Task statement =>
Starting with the line that contains "Write part 3" and stopping after the line that contains "return min(side, corner", output every line exactly as it stands.

++++++++++

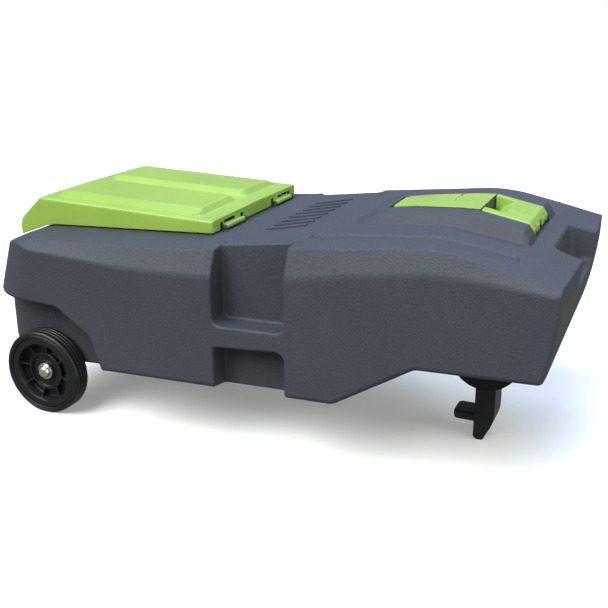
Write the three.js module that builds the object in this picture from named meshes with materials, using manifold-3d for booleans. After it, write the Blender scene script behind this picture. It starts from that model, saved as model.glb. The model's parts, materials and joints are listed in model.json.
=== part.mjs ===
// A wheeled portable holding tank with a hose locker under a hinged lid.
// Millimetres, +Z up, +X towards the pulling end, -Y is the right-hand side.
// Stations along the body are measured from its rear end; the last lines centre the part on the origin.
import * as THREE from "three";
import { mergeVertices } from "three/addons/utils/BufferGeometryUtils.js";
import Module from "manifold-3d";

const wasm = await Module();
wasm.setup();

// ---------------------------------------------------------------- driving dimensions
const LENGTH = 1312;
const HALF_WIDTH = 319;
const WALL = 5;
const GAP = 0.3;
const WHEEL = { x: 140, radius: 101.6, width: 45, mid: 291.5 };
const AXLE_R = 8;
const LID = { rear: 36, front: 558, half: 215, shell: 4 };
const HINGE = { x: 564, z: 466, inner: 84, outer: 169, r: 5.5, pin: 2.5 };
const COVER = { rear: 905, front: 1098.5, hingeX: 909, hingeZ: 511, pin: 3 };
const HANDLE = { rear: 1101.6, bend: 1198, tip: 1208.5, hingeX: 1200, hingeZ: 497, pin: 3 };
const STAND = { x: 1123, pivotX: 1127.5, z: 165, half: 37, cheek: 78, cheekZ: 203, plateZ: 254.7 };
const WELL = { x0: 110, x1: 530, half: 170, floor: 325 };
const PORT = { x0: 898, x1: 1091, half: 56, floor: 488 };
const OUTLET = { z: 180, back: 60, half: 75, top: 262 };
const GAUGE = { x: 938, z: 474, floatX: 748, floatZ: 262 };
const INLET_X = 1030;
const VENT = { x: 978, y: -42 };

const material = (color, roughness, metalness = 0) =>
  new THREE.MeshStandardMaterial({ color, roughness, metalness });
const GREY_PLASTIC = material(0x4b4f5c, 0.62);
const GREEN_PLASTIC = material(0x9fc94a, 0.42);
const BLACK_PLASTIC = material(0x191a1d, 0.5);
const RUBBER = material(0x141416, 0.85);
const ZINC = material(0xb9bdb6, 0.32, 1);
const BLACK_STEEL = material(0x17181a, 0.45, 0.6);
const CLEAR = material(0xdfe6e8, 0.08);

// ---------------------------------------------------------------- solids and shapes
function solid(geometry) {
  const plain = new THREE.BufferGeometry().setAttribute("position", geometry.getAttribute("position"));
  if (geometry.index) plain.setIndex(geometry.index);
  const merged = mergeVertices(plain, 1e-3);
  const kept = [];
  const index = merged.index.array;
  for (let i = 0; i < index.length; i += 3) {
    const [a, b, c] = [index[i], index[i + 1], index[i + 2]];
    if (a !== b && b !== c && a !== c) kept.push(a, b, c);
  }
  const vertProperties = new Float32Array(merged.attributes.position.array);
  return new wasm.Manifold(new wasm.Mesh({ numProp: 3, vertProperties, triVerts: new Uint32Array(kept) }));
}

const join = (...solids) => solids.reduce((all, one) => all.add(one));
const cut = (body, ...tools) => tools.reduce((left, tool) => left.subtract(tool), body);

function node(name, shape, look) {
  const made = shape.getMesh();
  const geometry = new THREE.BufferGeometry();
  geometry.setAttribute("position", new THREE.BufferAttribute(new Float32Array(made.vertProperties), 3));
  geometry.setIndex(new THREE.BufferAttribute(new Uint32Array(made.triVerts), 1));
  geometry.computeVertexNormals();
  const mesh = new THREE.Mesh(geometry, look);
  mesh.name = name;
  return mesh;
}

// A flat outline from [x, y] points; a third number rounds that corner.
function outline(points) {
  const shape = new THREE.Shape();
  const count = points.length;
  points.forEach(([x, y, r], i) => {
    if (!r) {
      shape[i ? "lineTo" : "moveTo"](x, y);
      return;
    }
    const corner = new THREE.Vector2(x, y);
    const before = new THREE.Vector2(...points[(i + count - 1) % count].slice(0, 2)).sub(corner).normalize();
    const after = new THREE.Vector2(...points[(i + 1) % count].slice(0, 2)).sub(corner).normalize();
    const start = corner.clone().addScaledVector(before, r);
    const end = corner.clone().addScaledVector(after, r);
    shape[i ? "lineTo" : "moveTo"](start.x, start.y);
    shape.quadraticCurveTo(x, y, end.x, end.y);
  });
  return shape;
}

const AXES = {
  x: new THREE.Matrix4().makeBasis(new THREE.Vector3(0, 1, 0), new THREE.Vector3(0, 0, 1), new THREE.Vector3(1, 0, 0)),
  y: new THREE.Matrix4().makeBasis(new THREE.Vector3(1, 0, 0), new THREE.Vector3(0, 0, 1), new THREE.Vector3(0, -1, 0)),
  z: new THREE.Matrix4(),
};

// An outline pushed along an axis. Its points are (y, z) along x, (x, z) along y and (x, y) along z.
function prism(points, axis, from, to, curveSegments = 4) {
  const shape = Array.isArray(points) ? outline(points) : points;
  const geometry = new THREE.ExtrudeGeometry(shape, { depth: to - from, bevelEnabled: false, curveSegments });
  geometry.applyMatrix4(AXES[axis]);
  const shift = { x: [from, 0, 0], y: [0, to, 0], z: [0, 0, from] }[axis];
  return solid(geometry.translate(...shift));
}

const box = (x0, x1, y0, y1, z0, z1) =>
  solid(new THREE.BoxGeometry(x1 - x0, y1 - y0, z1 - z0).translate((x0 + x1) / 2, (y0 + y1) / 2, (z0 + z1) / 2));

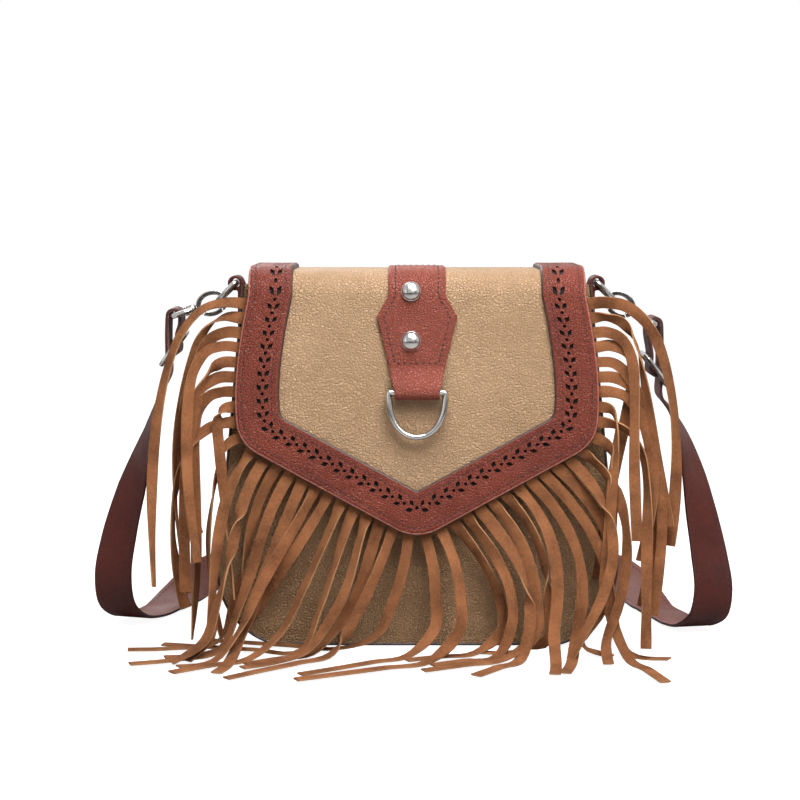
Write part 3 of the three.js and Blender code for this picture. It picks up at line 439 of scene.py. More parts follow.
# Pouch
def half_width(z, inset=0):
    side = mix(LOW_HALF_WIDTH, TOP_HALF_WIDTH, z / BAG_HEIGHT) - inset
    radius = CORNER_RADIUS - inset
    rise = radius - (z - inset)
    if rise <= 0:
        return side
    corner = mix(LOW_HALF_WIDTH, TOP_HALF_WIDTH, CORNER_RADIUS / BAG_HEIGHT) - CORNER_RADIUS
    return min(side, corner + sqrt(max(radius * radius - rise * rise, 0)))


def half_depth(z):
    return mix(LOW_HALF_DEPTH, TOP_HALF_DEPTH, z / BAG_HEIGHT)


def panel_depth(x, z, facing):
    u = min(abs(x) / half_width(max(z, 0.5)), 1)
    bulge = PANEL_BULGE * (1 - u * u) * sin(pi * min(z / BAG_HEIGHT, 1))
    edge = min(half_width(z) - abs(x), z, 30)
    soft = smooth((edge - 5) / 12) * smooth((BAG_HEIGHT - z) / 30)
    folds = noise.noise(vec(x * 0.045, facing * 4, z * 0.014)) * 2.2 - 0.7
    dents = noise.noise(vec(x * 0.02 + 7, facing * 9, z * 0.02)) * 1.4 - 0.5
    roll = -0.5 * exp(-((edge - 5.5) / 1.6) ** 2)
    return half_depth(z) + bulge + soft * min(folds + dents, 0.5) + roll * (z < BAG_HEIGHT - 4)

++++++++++

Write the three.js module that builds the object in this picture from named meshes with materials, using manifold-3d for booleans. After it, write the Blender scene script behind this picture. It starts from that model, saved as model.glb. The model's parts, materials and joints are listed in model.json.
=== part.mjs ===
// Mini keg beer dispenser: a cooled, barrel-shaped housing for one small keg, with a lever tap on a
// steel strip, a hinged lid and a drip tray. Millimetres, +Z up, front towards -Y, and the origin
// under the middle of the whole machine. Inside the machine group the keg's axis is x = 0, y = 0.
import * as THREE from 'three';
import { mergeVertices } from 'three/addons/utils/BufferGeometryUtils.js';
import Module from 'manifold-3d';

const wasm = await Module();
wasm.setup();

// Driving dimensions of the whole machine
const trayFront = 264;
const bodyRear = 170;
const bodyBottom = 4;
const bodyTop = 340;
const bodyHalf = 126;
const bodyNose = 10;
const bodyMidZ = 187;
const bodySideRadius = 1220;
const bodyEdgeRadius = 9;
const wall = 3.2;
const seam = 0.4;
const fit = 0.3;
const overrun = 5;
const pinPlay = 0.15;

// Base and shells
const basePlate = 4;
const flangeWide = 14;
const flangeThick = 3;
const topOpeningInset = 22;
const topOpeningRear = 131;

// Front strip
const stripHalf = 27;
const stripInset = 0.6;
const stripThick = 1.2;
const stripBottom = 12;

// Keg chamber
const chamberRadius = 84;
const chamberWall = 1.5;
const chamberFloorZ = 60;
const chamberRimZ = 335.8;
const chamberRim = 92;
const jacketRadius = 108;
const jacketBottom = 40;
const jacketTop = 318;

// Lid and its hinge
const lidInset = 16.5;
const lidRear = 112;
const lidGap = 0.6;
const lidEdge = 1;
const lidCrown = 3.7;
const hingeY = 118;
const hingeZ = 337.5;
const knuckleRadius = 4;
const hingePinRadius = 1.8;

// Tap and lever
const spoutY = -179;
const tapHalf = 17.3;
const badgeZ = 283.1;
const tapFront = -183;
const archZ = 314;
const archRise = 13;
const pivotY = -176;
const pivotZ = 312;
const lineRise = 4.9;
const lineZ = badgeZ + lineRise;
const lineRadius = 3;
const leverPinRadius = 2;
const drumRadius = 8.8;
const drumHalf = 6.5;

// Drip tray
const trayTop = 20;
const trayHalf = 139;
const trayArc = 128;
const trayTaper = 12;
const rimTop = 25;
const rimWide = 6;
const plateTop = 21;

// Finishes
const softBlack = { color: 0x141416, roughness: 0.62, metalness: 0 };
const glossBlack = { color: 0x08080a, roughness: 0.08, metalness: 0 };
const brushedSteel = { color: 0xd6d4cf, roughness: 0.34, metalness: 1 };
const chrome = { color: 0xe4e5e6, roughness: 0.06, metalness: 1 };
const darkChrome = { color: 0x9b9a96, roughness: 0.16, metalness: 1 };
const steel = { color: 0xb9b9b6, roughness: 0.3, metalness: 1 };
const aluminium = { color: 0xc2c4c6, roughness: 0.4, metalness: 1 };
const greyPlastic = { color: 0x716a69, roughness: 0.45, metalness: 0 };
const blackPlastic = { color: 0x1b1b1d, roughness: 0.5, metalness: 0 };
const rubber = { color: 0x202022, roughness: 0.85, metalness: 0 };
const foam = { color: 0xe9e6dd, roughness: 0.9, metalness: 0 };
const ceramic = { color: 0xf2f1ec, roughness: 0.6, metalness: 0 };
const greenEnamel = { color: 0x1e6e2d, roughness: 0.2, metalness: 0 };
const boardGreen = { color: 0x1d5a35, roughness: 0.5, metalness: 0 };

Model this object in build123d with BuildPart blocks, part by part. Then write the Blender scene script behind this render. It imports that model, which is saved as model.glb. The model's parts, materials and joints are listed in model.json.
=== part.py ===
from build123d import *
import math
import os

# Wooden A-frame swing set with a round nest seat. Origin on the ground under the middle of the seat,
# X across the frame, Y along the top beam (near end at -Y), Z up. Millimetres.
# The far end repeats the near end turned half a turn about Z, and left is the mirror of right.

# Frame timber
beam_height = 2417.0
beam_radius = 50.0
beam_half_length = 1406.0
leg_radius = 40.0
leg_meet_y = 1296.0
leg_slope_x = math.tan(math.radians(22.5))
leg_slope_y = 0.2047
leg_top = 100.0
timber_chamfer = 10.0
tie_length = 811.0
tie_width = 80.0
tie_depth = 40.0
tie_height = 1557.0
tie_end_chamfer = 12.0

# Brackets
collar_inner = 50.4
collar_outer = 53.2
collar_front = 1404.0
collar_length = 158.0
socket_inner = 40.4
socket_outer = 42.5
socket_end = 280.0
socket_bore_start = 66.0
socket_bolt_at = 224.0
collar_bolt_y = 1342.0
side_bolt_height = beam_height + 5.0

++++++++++

Correct result =>
Write part 3 of the three.js and Blender code for this picture. It picks up at line 439 of scene.py. More parts follow.
# Pouch
def half_width(z, inset=0):
    side = mix(LOW_HALF_WIDTH, TOP_HALF_WIDTH, z / BAG_HEIGHT) - inset
    radius = CORNER_RADIUS - inset
    rise = radius - (z - inset)
    if rise <= 0:
        return side
    corner = mix(LOW_HALF_WIDTH, TOP_HALF_WIDTH, CORNER_RADIUS / BAG_HEIGHT) - CORNER_RADIUS
    return min(side, corner + sqrt(max(radius * radius - rise * rise, 0)))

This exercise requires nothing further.